> **Your objective**:
In the data below, find every line with the string "from" and pull it out.
──────────────────────────────
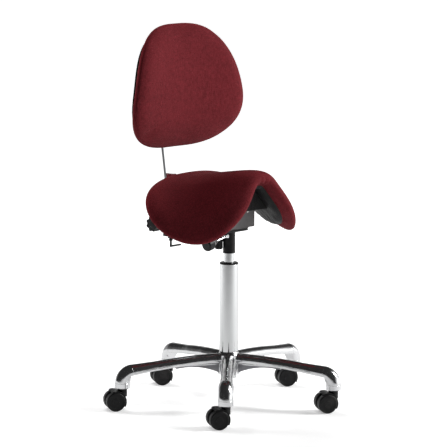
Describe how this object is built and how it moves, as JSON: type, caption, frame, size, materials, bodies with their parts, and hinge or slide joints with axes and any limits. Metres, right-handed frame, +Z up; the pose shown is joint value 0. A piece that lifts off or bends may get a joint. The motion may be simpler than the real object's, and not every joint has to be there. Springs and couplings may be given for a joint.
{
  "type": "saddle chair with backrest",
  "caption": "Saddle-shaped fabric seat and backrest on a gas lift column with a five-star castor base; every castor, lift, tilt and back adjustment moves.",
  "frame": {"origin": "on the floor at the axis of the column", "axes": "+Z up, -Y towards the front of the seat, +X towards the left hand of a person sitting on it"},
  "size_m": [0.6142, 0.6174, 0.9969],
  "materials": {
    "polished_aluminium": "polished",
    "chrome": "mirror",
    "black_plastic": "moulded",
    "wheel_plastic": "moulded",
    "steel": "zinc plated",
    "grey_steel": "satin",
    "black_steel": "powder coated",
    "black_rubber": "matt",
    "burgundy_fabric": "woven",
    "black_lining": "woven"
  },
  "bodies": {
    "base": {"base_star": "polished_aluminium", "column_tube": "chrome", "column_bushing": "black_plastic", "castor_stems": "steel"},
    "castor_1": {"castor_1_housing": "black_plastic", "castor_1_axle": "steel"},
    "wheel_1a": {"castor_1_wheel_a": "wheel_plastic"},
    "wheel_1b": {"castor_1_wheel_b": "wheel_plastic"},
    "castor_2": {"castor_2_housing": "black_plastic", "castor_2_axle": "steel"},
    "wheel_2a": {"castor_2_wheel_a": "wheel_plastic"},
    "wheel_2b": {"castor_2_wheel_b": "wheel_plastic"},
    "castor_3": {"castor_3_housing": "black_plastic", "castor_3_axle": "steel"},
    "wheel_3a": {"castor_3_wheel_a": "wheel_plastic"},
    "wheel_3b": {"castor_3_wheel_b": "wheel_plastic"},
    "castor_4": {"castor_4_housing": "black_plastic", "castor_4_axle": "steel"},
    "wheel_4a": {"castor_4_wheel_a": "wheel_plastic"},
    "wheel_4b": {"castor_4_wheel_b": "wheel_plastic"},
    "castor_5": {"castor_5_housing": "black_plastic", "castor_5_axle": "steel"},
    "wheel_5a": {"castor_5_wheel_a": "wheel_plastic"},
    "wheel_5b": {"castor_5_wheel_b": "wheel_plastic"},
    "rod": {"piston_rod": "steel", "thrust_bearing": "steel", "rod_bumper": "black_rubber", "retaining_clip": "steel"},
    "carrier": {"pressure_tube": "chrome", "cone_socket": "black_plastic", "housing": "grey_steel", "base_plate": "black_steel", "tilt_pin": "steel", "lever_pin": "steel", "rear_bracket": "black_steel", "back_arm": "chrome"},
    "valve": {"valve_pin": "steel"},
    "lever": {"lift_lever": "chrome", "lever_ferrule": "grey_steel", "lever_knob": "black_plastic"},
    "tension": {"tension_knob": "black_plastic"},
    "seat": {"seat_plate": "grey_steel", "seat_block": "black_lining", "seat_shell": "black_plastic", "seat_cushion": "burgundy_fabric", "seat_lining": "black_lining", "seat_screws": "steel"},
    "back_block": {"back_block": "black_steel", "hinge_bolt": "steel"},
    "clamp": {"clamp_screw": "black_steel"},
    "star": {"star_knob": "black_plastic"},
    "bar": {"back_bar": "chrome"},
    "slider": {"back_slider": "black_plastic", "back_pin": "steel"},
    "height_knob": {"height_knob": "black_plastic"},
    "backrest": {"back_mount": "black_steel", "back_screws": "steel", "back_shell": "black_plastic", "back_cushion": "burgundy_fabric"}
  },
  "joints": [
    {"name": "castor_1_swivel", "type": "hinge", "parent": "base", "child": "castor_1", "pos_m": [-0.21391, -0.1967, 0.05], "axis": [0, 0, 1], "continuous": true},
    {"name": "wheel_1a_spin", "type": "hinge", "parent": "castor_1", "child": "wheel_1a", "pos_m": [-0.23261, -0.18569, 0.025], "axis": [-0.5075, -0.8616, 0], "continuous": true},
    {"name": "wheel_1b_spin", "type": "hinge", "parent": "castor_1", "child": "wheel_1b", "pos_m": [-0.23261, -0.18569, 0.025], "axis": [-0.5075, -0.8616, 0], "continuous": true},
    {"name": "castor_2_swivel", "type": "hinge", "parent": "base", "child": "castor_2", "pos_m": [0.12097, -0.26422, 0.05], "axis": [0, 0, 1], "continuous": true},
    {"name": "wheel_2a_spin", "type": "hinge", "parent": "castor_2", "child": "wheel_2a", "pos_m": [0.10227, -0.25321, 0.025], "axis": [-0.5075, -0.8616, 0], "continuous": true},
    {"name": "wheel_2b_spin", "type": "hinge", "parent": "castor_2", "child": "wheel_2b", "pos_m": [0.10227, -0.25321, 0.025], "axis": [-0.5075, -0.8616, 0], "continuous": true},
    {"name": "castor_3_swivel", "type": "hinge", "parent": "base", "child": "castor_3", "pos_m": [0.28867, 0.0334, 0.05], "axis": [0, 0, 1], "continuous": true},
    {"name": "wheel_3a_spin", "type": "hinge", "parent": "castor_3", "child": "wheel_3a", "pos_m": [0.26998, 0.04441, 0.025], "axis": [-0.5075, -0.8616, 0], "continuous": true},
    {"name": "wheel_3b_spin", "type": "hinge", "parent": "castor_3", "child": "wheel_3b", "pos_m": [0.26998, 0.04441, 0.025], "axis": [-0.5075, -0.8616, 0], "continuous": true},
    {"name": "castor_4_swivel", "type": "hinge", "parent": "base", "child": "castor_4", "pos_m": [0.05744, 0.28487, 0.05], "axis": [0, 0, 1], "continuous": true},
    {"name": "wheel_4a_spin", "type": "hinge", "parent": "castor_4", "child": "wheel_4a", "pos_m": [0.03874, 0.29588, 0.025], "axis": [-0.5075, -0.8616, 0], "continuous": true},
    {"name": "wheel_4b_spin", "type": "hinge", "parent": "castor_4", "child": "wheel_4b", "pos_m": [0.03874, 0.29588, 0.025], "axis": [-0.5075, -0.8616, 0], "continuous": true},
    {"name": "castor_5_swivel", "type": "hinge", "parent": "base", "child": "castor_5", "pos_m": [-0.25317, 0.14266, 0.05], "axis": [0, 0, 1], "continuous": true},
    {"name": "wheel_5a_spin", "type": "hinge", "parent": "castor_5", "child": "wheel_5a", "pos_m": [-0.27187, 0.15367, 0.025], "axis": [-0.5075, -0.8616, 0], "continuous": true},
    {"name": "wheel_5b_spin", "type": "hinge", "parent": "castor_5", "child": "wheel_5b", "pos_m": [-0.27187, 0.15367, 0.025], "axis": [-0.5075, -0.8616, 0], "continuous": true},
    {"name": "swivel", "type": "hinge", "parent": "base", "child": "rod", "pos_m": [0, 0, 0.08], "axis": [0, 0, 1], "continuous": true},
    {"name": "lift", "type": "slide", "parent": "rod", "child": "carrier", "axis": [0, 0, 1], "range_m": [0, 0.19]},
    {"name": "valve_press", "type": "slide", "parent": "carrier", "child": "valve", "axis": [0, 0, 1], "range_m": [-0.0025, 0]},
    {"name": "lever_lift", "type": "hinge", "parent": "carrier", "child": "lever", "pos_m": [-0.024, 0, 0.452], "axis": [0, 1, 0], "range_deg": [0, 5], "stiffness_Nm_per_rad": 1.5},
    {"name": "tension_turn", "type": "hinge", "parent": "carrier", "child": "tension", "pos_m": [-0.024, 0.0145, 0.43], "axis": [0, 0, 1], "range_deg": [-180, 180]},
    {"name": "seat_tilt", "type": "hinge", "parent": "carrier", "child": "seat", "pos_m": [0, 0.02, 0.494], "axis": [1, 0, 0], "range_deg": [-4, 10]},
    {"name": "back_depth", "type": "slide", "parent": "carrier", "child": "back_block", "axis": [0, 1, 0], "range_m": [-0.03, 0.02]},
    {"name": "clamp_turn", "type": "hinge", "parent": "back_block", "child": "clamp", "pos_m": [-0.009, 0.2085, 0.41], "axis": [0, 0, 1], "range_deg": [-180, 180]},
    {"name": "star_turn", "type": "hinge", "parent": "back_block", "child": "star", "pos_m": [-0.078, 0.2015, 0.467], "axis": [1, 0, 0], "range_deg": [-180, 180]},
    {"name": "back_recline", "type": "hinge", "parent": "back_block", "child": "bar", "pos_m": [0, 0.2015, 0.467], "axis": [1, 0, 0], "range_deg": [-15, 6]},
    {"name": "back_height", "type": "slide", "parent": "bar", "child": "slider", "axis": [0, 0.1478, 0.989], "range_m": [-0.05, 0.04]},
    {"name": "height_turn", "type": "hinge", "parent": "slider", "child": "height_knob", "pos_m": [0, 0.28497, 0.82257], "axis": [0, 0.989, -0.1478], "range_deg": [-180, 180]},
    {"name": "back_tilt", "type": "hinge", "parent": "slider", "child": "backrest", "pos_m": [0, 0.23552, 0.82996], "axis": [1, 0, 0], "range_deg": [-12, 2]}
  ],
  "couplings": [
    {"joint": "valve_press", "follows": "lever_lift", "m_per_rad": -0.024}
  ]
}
──────────────────────────────
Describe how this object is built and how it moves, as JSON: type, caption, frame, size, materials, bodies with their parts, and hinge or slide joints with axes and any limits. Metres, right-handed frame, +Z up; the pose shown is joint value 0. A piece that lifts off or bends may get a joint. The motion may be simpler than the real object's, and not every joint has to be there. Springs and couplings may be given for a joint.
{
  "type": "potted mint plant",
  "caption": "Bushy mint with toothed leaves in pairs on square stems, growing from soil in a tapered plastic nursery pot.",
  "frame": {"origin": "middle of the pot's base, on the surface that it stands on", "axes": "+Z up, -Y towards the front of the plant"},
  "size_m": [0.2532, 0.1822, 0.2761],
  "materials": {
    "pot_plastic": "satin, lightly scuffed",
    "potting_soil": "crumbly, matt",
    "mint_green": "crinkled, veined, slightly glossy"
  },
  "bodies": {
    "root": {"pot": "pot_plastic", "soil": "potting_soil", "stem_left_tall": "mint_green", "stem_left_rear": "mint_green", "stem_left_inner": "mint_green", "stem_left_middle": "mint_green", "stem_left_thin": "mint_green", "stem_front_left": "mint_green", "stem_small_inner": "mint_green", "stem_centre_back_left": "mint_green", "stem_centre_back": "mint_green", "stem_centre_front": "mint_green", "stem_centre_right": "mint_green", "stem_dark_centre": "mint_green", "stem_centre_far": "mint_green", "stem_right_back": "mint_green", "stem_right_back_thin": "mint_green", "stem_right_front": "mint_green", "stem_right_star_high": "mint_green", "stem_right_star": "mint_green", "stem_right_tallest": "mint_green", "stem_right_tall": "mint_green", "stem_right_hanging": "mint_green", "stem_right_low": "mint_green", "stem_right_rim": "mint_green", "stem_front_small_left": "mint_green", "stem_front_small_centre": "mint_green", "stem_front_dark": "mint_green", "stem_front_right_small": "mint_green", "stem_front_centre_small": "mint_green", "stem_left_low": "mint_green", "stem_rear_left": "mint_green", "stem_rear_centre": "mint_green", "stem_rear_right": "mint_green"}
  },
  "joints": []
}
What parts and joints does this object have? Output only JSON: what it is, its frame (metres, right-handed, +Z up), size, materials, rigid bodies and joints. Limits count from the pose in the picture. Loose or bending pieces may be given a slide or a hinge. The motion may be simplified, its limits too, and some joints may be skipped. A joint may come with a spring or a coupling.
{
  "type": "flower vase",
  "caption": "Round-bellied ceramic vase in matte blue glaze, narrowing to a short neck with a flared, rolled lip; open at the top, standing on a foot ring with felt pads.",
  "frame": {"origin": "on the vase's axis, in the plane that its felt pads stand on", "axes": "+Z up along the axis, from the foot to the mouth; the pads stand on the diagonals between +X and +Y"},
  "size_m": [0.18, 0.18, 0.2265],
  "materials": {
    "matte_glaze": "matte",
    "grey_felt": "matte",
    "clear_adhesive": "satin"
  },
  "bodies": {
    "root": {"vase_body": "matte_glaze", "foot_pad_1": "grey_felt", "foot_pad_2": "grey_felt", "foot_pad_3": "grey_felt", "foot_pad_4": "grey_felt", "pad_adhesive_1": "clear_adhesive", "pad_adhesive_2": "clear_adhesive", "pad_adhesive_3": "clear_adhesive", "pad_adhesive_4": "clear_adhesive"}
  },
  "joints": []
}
──────────────────────────────
> **Exercise response**:
  "caption": "Bushy mint with toothed leaves in pairs on square stems, growing from soil in a tapered plastic nursery pot.",
What parts and joints does this object have? Output only JSON: what it is, its frame (metres, right-handed, +Z up), size, materials, rigid bodies and joints. Limits count from the pose in the picture. Loose or bending pieces may be given a slide or a hinge. The motion may be simplified, its limits too, and some joints may be skipped. A joint may come with a spring or a coupling.
  "frame": {"origin": "on the vase's axis, in the plane that its felt pads stand on", "axes": "+Z up along the axis, from the foot to the mouth; the pads stand on the diagonals between +X and +Y"},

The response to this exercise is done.